We think that many people don’t know how many fields we use steam engines in and what is the significance of steam engines in our real life!

This page we would like to show some really important things that our visitors can get a clear picture about this situation.

Short summary about Steam Engine

many thanks to Wikipedia: https://en.wikipedia.org/wiki/Steam_engine

A steam engine is a heat engine that performs mechanical work using steam as its working fluid.

Using boiling water to produce mechanical motion goes back over 2000 years, but early devices were not practical. The Spanish inventor Jerónimo de Ayanz y Beaumont patented in 1606 the first steam engine. In 1698 Thomas Savery patented a steam pump that used steam in direct contact with the water being pumped. Savery’s steam pump used condensing steam to create a vacuum and draw water into a chamber, and then applied pressurized steam to further pump the water. Thomas Newcomen’s atmospheric engine was the first commercial true steam engine using a piston, and was used in 1712 for pumping in a mine.

In 1781 James Watt patented a steam engine that produced continuous rotary motion. Watt’s ten-horsepower engines enabled a wide range of manufacturing machinery to be powered. The engines could be sited anywhere that water and coal or wood fuel could be obtained. By 1883, engines that could provide 10,000 hp had become feasible. Steam engines could also be applied to vehicles such astraction engines and the railway locomotives. The stationary steam engine was a key component of the Industrial Revolution, allowing factories to locate where water power was unavailable.

Steam engines are external combustion engines, where the working fluid is separate from the combustion products.

Non-combustion heat sources such as solar power, nuclear power or geothermal energy may be used.

The ideal thermodynamic cycle used to analyze this process is called the Rankine cycle.

In the cycle:

  1. water is heated and transforms into steam within a boiler operating at a high pressure.
  2. When expanded through pistons or turbines, mechanical work is done.
  3. The reduced-pressure steam is then condensed and pumped back into the boiler.

In general usage, the term steam engine can refer to either the integrated steam plants (including boilers etc.) such as railway steam locomotives and portable engines, or may refer to the piston or turbine machinery alone, as in the beam engine and stationary steam engine. Specialized devices such as steam hammers and steam pile drivers are dependent on steam supplied from a separate boiler.

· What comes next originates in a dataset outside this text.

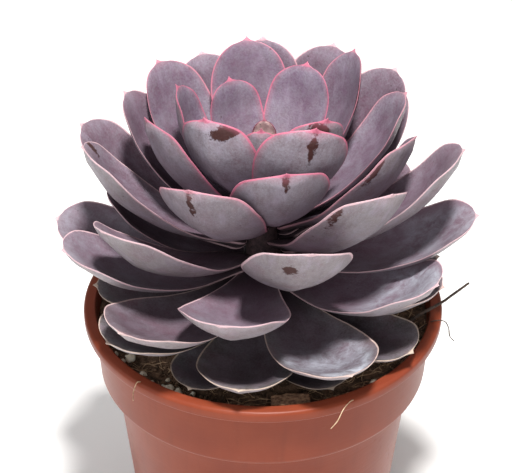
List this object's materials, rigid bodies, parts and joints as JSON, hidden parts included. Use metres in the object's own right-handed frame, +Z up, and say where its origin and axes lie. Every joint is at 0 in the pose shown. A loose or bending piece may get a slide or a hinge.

Reciprocating piston type steam engines remained the dominant source of power until the early 20th century, when advances in the design of electric motors and internal combustion engines gradually resulted in the replacement of reciprocating (piston) steam engines in commercial usage, and the ascendancy of steam turbines in power generation.[4] Considering that the great majority of worldwide electric generation is produced by turbine type steam engines, the “steam age” is continuing with energy levels far beyond those of the turn of the 19th century.

To name some interesting industrial tools which are operating based on the “steam engine technology”:

  • Coal Fired Power Plants
  • Nuclear Plants,
  • Nuclear Submarines,
  • Nuclear Aricraft carrier mother ship!
  • Steam Tractors,
  • Steam Locomotives,

And even more interesting thing is that some green or renewable energy plants also use this old fashioned operation named “steam engine” !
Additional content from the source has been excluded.